Although knocking on forty years of age, this will be the first home I’ve ever purchased. I found out that the average age for first time home ownership is 33 (in 2015), so I’m actually not that old, but still: the idea that on a 30 year loan I’ll be done paying this sucker off when I’m 67 years old is… spooky.
When we’re kids, the idea of being 40 seems so abstract and distant, it’s hard to imagine it ever become reality. But turn 40 we shall, if we’re lucky enough to live that long, and imagining actually being in our late 60’s is much the same.
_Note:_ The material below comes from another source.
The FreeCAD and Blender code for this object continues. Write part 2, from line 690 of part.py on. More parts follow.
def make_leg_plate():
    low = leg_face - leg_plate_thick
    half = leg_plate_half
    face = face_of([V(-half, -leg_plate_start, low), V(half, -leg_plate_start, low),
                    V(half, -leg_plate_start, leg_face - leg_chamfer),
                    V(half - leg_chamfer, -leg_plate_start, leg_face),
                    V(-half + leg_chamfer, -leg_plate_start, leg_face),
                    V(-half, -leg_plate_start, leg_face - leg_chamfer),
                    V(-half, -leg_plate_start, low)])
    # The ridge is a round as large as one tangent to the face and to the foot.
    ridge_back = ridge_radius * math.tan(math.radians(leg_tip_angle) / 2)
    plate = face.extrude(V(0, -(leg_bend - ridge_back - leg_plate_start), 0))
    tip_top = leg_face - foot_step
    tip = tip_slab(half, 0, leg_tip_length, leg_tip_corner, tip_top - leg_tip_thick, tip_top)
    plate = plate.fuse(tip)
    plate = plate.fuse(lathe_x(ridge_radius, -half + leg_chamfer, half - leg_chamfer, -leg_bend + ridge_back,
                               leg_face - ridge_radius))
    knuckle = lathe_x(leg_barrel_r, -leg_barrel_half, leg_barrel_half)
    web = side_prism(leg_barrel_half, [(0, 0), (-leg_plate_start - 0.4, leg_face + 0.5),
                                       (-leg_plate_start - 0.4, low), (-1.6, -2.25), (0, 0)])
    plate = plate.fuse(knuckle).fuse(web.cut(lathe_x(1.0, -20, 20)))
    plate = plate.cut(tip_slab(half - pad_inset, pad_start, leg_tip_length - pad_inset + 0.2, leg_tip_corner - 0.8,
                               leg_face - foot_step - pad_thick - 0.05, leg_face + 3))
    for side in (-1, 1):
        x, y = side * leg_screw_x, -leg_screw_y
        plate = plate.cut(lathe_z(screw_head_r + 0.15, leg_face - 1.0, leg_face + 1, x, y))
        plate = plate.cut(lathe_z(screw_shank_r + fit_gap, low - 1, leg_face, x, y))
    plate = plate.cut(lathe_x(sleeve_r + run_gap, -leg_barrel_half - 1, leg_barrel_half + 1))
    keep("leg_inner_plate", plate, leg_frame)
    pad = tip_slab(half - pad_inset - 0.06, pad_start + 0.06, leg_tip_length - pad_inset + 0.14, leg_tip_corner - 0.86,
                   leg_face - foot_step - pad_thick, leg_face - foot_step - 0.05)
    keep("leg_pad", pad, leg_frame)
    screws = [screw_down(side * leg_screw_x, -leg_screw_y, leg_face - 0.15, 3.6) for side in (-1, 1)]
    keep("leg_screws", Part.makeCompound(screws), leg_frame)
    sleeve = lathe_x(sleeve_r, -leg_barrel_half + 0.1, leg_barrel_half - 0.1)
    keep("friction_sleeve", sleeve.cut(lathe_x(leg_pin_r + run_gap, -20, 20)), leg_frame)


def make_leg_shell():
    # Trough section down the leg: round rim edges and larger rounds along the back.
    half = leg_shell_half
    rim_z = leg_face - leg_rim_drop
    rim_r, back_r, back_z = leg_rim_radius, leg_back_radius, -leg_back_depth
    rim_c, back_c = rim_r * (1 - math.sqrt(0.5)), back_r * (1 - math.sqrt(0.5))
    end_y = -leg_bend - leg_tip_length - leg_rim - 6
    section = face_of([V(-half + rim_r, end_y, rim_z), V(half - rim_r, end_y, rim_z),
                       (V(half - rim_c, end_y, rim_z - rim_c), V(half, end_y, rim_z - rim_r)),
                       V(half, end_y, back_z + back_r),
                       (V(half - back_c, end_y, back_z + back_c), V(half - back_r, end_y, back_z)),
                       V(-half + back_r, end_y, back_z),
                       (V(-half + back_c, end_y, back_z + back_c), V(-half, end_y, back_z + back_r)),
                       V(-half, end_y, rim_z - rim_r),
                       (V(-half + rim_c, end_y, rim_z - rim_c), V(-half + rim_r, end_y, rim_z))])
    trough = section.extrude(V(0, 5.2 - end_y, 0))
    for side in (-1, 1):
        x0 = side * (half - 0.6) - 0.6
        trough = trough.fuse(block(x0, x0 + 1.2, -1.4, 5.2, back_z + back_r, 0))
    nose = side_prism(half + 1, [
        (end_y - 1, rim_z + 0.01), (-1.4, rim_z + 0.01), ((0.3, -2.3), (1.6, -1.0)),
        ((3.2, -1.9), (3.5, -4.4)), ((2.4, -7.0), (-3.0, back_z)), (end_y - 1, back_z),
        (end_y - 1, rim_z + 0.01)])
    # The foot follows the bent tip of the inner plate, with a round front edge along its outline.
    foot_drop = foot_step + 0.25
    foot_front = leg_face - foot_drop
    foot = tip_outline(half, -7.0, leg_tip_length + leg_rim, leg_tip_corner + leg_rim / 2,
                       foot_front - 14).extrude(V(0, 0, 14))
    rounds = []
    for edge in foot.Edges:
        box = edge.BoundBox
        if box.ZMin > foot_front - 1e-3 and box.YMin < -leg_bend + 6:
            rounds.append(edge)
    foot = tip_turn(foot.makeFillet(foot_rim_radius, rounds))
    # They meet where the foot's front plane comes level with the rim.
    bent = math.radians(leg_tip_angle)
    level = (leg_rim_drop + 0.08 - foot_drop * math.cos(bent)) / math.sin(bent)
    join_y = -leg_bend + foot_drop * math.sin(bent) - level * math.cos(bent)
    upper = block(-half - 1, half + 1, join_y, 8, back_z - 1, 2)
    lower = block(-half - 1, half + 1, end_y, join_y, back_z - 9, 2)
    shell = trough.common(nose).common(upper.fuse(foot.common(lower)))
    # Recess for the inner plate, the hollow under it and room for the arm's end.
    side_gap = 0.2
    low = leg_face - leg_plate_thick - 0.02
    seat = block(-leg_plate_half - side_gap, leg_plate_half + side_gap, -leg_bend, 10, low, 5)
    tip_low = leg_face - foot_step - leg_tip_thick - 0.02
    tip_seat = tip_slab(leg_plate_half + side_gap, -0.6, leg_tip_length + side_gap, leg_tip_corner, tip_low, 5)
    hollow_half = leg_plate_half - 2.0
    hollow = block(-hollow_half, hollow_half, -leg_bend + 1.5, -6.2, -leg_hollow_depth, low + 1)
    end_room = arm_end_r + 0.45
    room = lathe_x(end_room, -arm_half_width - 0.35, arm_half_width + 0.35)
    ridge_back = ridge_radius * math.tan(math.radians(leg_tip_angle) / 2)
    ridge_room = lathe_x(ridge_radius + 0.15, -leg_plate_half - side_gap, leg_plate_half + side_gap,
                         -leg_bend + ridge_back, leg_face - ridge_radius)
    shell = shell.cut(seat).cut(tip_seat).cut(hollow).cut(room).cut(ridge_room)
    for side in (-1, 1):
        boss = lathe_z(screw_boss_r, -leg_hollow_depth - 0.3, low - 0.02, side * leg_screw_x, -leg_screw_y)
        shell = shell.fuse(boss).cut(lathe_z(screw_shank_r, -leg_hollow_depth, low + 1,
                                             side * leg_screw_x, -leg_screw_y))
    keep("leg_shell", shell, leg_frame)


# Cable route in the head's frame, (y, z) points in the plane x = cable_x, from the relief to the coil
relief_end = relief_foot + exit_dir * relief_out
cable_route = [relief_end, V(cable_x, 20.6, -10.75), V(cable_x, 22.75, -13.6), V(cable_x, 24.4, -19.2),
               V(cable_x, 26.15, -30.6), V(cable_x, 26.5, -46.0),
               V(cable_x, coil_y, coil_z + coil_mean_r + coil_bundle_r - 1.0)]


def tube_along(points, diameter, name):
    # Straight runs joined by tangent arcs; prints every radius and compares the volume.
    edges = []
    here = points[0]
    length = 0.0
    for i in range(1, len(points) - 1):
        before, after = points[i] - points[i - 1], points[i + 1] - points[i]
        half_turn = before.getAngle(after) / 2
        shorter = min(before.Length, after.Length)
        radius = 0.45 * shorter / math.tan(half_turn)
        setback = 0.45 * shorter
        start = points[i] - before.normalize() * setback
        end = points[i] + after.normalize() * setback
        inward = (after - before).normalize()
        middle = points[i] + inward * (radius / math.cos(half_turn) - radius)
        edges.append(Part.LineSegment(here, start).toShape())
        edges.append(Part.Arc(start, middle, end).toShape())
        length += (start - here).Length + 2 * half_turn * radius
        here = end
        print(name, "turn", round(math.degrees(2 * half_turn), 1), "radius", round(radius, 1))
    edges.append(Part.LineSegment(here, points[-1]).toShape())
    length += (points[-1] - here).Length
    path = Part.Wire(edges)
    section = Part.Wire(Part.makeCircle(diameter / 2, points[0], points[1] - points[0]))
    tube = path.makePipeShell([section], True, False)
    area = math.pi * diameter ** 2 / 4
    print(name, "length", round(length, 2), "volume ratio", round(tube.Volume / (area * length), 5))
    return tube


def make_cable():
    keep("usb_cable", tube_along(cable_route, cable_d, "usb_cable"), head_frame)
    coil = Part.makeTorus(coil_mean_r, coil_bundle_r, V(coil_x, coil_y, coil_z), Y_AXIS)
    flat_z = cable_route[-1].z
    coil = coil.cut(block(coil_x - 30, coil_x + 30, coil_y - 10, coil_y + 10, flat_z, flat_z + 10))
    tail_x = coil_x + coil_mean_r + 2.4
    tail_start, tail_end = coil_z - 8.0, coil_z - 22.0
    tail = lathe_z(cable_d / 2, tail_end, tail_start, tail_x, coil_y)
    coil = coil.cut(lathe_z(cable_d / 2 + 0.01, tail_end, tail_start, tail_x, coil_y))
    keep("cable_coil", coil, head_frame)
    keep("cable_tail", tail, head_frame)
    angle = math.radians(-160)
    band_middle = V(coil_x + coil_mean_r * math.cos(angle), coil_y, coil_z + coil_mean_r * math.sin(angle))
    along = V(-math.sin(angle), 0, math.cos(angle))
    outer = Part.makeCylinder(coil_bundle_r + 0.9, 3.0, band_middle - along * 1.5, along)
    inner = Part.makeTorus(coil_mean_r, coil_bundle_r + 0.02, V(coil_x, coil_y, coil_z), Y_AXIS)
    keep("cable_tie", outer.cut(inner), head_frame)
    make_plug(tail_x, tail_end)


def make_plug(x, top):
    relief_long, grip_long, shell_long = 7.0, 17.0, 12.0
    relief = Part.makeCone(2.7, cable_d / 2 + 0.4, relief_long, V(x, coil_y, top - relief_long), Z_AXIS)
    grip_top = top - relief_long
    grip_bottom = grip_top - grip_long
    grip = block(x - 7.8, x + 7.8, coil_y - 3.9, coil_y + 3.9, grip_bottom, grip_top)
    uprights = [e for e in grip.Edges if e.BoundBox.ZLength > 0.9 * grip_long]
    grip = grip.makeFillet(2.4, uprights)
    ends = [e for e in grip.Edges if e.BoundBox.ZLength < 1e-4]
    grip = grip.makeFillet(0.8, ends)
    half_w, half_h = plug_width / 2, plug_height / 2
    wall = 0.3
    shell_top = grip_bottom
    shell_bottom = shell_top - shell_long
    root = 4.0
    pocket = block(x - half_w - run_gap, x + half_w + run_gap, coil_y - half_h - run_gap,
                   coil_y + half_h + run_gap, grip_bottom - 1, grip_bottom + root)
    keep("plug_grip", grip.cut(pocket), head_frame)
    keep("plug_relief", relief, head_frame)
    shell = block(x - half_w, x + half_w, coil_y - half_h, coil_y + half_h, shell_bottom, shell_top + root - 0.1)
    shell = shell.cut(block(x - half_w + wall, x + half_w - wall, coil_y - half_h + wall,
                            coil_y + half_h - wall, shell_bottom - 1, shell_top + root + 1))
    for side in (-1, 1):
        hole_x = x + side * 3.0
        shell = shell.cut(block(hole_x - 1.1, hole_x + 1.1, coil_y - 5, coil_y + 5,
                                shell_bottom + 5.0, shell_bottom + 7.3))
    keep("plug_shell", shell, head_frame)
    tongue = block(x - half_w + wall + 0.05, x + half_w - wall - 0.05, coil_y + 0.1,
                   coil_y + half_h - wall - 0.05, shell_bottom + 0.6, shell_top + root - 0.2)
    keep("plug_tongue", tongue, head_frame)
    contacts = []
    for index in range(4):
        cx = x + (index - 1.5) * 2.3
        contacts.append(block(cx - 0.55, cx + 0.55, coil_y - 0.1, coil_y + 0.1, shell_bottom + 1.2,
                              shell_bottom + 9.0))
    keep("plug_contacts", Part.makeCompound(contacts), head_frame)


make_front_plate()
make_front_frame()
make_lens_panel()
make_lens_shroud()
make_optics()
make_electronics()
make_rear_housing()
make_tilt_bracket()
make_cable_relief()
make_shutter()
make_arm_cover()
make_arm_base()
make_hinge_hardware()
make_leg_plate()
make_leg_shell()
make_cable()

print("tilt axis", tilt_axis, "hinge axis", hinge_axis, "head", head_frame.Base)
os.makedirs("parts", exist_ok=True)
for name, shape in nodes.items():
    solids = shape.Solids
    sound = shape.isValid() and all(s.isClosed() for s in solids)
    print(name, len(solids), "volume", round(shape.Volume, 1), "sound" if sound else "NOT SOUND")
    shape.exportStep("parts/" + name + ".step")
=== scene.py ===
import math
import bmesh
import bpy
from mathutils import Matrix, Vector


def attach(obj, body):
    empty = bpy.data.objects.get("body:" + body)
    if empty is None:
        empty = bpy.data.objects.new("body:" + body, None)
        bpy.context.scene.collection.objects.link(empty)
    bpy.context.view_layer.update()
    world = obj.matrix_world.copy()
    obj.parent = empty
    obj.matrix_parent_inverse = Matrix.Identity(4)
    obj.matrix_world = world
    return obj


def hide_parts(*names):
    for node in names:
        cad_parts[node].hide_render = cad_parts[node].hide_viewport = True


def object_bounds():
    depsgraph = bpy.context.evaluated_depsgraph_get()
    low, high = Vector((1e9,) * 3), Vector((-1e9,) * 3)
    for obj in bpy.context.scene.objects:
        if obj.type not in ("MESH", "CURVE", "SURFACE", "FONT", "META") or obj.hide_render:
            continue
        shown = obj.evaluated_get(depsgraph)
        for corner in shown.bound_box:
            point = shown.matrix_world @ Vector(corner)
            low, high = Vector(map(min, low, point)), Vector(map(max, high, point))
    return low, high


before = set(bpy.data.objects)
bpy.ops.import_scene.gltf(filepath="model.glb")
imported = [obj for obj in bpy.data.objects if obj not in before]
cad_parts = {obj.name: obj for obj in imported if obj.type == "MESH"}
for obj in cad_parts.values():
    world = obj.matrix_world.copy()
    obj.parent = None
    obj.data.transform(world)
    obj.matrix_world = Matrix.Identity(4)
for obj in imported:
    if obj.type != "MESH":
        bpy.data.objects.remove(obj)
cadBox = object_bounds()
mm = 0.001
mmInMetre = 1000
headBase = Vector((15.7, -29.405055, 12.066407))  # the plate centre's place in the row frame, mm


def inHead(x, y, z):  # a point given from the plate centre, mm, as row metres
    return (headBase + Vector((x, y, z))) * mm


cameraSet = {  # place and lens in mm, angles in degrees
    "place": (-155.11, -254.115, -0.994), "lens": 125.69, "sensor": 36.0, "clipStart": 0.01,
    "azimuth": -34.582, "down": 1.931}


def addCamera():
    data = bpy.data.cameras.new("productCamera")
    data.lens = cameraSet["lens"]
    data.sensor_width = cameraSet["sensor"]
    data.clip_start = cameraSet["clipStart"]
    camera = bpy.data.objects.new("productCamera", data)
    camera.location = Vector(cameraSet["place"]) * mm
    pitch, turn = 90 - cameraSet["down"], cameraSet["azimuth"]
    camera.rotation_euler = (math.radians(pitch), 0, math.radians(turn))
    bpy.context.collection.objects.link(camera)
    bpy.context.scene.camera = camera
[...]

So last night while my wife was out I actually read through all the documents I’ve been e-signing furiously, trying to speed escrow along. In the aftermath of the Great Recession, there were stories about borrowers who didn’t read the fine print. When I heard those myself, I scoffed at the dumb-dumbs who could do such things: obviously I am a smarter and more detail oriented person.
Or so I thought.
Although there was nothing sneaky or hidden in my loan documents upon careful review, I certainly am guilty of e-signing as fast as the documents show up. With Docusign, I’ve e-signed several 10-page documents via my smart phone while sitting in a meeting, and just buzzing through as fast as the Docusign prompt will allow me to move.
And really, when you send someone a 10-page document that they can sign on their phone, is anyone really expecting a thorough review, or are we all just basically agreeing that we’re going through the motions and hoping our realtors, lenders, and escrow folks didn’t make a typo that will ultimately cost us thousands of dollars?
Sure, go ahead and lie to me that you read everything you sign. Make sure the next time a politician signs a multi-thousand-page-bill and didn’t read every page, you jump his or her case for it.
The world has gotten really complicated, our brains have remained the same size, and the solution to many problems is transparency(a.k.a. more information).
It’s Independence Day weekend, a great time to nurse a beer and read through line items from my lender, showing me where all my money will be going and precisely why I’m about to be poor.